--- start Input rows ---
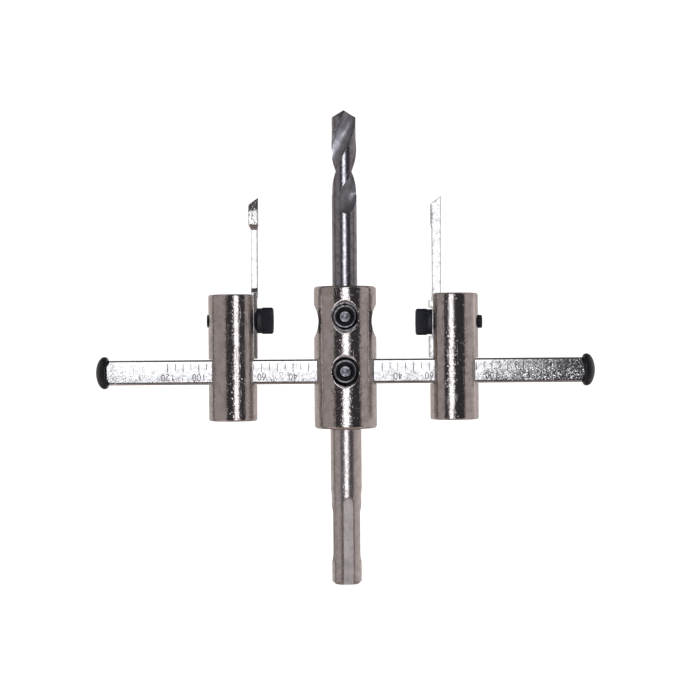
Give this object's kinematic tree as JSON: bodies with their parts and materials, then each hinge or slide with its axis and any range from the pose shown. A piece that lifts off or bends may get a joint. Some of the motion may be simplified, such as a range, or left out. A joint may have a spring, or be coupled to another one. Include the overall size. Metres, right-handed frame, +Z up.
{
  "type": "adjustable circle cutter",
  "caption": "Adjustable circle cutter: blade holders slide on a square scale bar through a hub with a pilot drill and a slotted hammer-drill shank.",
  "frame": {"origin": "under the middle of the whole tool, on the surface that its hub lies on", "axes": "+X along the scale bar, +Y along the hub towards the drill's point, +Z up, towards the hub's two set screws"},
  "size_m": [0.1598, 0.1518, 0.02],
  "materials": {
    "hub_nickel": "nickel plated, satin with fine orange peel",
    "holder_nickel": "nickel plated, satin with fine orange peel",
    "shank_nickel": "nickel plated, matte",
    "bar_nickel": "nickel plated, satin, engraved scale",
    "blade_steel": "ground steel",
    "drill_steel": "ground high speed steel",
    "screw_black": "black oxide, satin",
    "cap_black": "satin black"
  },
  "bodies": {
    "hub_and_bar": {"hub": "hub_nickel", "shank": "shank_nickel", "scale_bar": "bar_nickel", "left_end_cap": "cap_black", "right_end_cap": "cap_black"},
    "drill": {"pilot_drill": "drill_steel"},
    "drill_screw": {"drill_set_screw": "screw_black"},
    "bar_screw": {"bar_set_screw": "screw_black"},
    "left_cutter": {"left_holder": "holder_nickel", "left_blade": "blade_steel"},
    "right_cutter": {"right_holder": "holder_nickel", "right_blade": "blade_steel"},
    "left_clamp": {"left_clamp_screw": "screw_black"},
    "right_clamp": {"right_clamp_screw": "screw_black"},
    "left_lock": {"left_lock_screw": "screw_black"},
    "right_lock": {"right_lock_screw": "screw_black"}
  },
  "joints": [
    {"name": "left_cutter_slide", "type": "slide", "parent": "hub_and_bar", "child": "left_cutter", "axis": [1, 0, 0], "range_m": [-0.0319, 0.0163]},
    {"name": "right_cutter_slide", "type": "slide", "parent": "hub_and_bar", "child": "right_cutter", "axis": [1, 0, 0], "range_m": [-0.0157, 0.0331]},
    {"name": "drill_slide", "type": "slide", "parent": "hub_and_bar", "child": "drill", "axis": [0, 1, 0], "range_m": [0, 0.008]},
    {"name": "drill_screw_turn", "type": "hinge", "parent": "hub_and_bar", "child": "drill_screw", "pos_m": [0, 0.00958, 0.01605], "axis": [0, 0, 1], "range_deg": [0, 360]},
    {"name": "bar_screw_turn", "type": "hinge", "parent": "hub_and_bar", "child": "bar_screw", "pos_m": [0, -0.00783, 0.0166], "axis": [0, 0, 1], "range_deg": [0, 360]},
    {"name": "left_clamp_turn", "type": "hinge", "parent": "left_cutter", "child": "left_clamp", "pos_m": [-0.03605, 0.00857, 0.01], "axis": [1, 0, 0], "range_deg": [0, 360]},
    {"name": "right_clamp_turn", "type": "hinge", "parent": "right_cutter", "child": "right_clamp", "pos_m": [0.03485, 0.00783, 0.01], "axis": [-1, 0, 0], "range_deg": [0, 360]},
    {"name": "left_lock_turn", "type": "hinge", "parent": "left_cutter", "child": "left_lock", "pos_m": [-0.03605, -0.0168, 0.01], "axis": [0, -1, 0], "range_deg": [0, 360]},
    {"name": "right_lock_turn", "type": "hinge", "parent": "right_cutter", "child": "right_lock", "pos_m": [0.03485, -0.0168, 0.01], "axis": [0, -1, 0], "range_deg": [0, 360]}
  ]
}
--- end Input rows ---
--- start Input rows ---
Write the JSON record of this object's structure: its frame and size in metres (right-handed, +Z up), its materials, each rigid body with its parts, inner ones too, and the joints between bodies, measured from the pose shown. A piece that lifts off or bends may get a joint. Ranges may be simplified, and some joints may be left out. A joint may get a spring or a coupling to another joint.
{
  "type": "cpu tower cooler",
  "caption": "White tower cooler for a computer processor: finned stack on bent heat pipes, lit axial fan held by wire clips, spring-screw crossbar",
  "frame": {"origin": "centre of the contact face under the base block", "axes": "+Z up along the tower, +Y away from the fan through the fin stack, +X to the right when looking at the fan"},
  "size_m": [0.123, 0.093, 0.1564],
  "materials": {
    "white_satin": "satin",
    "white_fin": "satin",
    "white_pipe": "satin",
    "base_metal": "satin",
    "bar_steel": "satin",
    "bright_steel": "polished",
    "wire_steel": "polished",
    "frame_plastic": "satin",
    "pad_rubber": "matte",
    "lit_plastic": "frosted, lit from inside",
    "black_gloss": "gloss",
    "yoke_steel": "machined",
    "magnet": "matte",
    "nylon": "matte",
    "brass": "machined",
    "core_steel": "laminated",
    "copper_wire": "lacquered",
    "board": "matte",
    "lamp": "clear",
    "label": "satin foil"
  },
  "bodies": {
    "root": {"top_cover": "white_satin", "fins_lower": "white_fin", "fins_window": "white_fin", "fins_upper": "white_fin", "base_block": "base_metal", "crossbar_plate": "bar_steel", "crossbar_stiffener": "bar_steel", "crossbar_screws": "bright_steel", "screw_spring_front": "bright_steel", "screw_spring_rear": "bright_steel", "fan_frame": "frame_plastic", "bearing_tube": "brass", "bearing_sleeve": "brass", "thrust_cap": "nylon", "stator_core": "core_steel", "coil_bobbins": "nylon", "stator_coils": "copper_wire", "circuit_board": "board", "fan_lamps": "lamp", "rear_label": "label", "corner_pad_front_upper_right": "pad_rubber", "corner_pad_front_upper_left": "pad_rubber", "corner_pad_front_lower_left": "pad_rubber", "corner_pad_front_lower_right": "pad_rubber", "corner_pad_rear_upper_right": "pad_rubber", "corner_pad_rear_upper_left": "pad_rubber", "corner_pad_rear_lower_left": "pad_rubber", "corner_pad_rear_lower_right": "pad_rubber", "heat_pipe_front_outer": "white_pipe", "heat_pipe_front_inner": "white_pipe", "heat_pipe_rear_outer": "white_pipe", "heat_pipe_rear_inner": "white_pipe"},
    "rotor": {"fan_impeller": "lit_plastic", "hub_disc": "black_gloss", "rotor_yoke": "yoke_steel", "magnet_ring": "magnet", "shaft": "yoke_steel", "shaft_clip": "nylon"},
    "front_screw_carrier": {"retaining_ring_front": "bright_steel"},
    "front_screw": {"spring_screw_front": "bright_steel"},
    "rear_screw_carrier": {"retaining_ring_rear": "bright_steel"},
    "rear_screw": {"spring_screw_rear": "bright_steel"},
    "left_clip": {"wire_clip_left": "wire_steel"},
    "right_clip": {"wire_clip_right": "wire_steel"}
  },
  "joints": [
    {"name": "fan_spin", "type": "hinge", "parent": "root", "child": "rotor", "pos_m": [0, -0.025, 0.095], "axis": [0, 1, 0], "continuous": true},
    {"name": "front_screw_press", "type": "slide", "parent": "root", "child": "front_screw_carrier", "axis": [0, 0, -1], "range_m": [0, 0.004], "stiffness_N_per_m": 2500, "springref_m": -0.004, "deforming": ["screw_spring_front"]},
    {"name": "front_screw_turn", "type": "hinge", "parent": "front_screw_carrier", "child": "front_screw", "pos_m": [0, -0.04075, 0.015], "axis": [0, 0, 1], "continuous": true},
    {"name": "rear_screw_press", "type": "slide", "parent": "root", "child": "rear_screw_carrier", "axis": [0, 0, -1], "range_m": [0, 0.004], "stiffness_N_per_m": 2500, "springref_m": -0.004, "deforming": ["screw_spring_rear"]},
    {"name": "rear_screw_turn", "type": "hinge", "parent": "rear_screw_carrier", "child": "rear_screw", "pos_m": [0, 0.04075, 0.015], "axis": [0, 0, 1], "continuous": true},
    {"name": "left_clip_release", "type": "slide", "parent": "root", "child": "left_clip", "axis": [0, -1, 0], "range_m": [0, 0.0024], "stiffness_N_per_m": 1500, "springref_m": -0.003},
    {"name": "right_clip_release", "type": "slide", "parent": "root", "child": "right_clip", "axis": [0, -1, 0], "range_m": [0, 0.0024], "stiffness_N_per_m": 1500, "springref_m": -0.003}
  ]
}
--- end Input rows ---
--- start Input rows ---
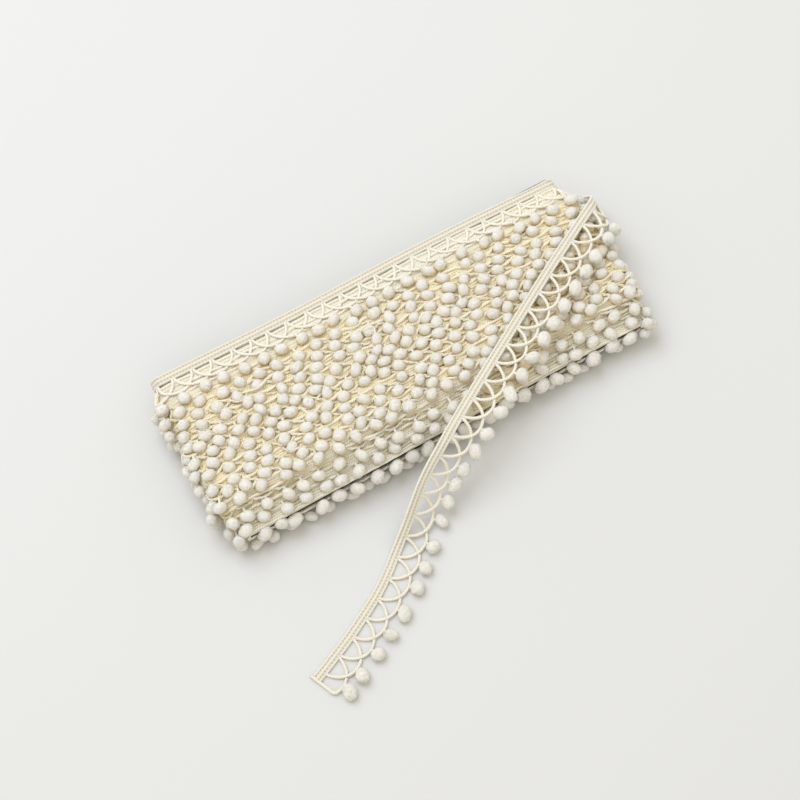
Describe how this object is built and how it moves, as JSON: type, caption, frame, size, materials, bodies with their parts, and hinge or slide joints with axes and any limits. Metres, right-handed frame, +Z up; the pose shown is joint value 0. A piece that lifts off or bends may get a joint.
--- end Input rows ---
» **What is asked**
Select the lines that carry the string "handed" and copy them.

» **Task result**
Give this object's kinematic tree as JSON: bodies with their parts and materials, then each hinge or slide with its axis and any range from the pose shown. A piece that lifts off or bends may get a joint. Some of the motion may be simplified, such as a range, or left out. A joint may have a spring, or be coupled to another one. Include the overall size. Metres, right-handed frame, +Z up.
Write the JSON record of this object's structure: its frame and size in metres (right-handed, +Z up), its materials, each rigid body with its parts, inner ones too, and the joints between bodies, measured from the pose shown. A piece that lifts off or bends may get a joint. Ranges may be simplified, and some joints may be left out. A joint may get a spring or a coupling to another joint.
Describe how this object is built and how it moves, as JSON: type, caption, frame, size, materials, bodies with their parts, and hinge or slide joints with axes and any limits. Metres, right-handed frame, +Z up; the pose shown is joint value 0. A piece that lifts off or bends may get a joint.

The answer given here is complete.